MATERIAL PROVIDED
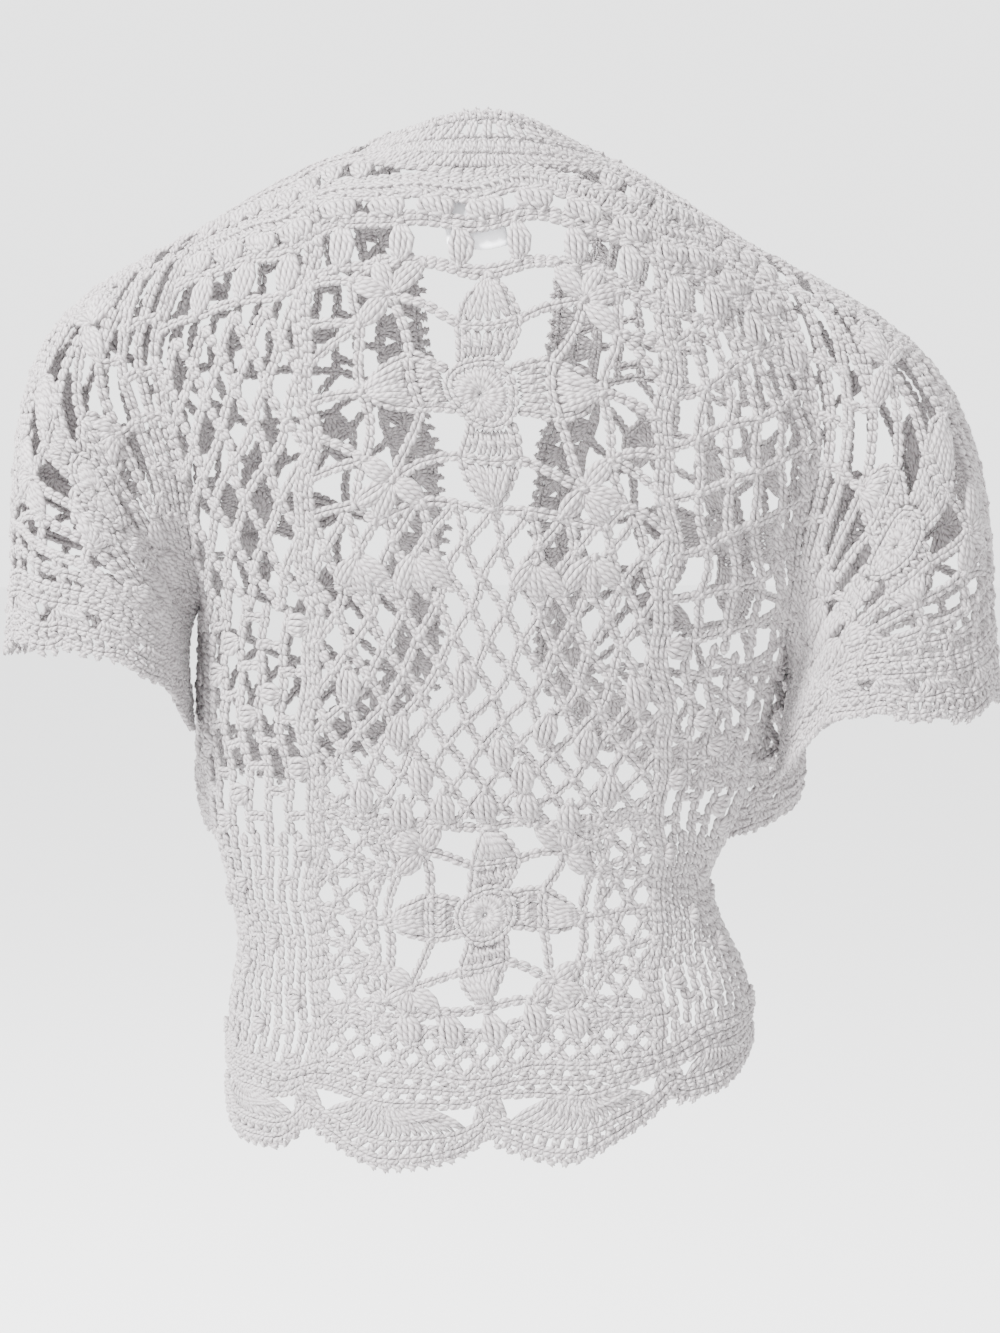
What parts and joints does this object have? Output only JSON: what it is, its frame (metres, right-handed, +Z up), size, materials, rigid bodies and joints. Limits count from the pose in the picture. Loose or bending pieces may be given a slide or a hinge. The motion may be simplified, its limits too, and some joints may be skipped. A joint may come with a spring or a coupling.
{
  "type": "crochet lace shrug",
  "caption": "White cotton crochet lace shrug with short sleeves, an open front, a raised neck band and a scalloped hem, in its worn shape.",
  "frame": {"origin": "the middle of the neck opening, level with the two side neck points, where the garment hangs from its wearer", "axes": "+Z up, -Y the way the open front faces, +X to the wearer's left; metres"},
  "size_m": [0.4964, 0.2238, 0.5043],
  "materials": {
    "cotton_yarn": "white mercerised cotton yarn, crocheted, soft sheen",
    "label_satin": "plain white woven satin tape, blank"
  },
  "bodies": {
    "root": {"back": "cotton_yarn", "hem_edging": "cotton_yarn", "front_left": "cotton_yarn", "front_right": "cotton_yarn", "border_left": "cotton_yarn", "border_right": "cotton_yarn", "sleeve_left_back": "cotton_yarn", "sleeve_left_front": "cotton_yarn", "sleeve_right_back": "cotton_yarn", "sleeve_right_front": "cotton_yarn", "cuff_left_back": "cotton_yarn", "cuff_left_front": "cotton_yarn", "cuff_right_back": "cotton_yarn", "cuff_right_front": "cotton_yarn", "neck_band": "cotton_yarn", "neck_label": "label_satin"}
  },
  "joints": []
}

GOAL
Restate the data above exactly, keeping each word as it stands.

RESULT
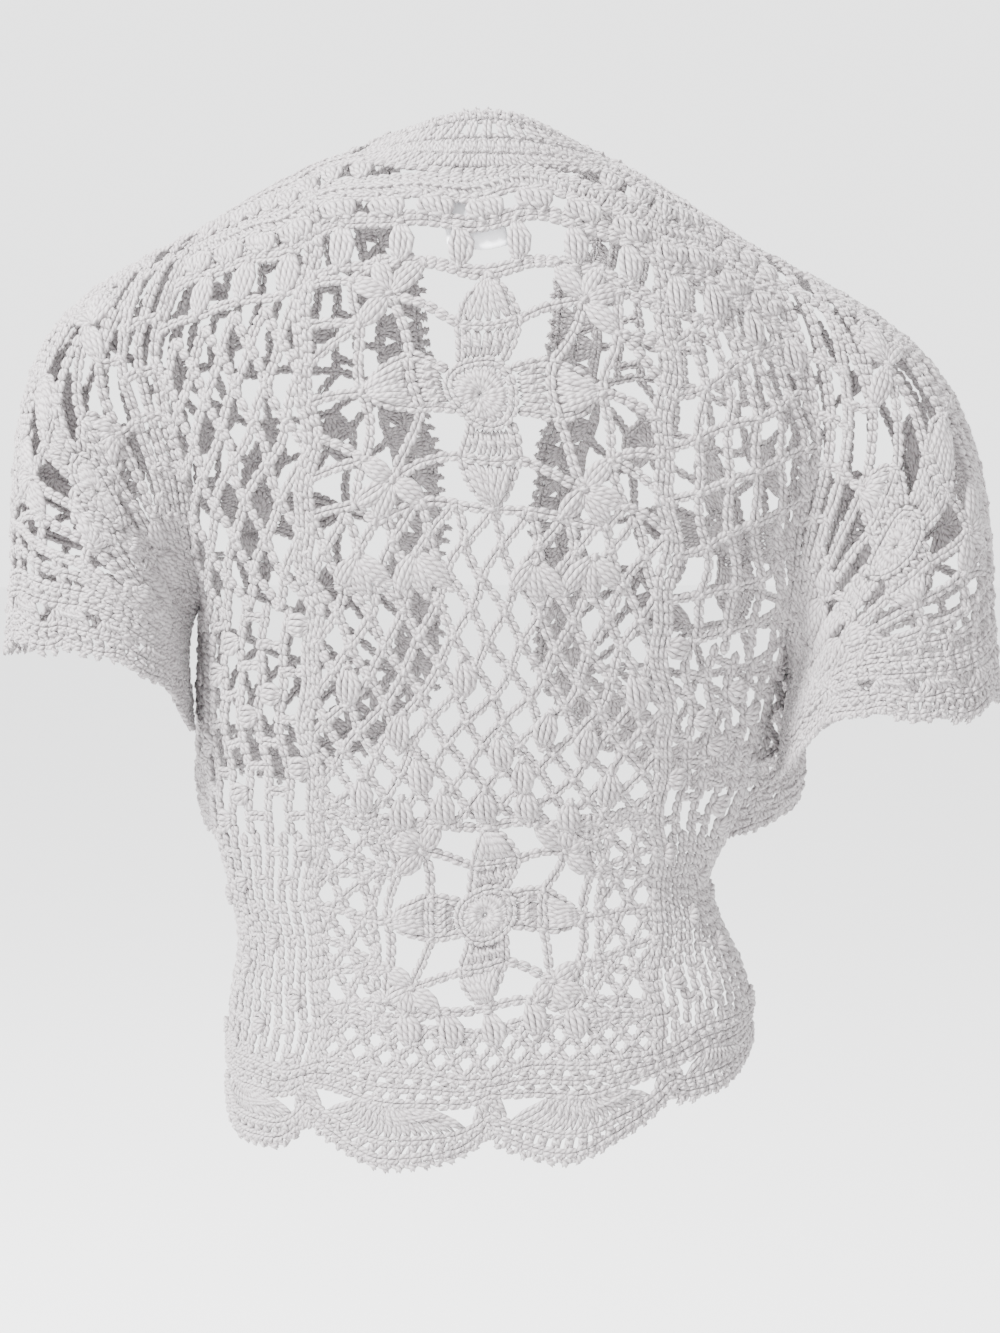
What parts and joints does this object have? Output only JSON: what it is, its frame (metres, right-handed, +Z up), size, materials, rigid bodies and joints. Limits count from the pose in the picture. Loose or bending pieces may be given a slide or a hinge. The motion may be simplified, its limits too, and some joints may be skipped. A joint may come with a spring or a coupling.
{
  "type": "crochet lace shrug",
  "caption": "White cotton crochet lace shrug with short sleeves, an open front, a raised neck band and a scalloped hem, in its worn shape.",
  "frame": {"origin": "the middle of the neck opening, level with the two side neck points, where the garment hangs from its wearer", "axes": "+Z up, -Y the way the open front faces, +X to the wearer's left; metres"},
  "size_m": [0.4964, 0.2238, 0.5043],
  "materials": {
    "cotton_yarn": "white mercerised cotton yarn, crocheted, soft sheen",
    "label_satin": "plain white woven satin tape, blank"
  },
  "bodies": {
    "root": {"back": "cotton_yarn", "hem_edging": "cotton_yarn", "front_left": "cotton_yarn", "front_right": "cotton_yarn", "border_left": "cotton_yarn", "border_right": "cotton_yarn", "sleeve_left_back": "cotton_yarn", "sleeve_left_front": "cotton_yarn", "sleeve_right_back": "cotton_yarn", "sleeve_right_front": "cotton_yarn", "cuff_left_back": "cotton_yarn", "cuff_left_front": "cotton_yarn", "cuff_right_back": "cotton_yarn", "cuff_right_front": "cotton_yarn", "neck_band": "cotton_yarn", "neck_label": "label_satin"}
  },
  "joints": []
}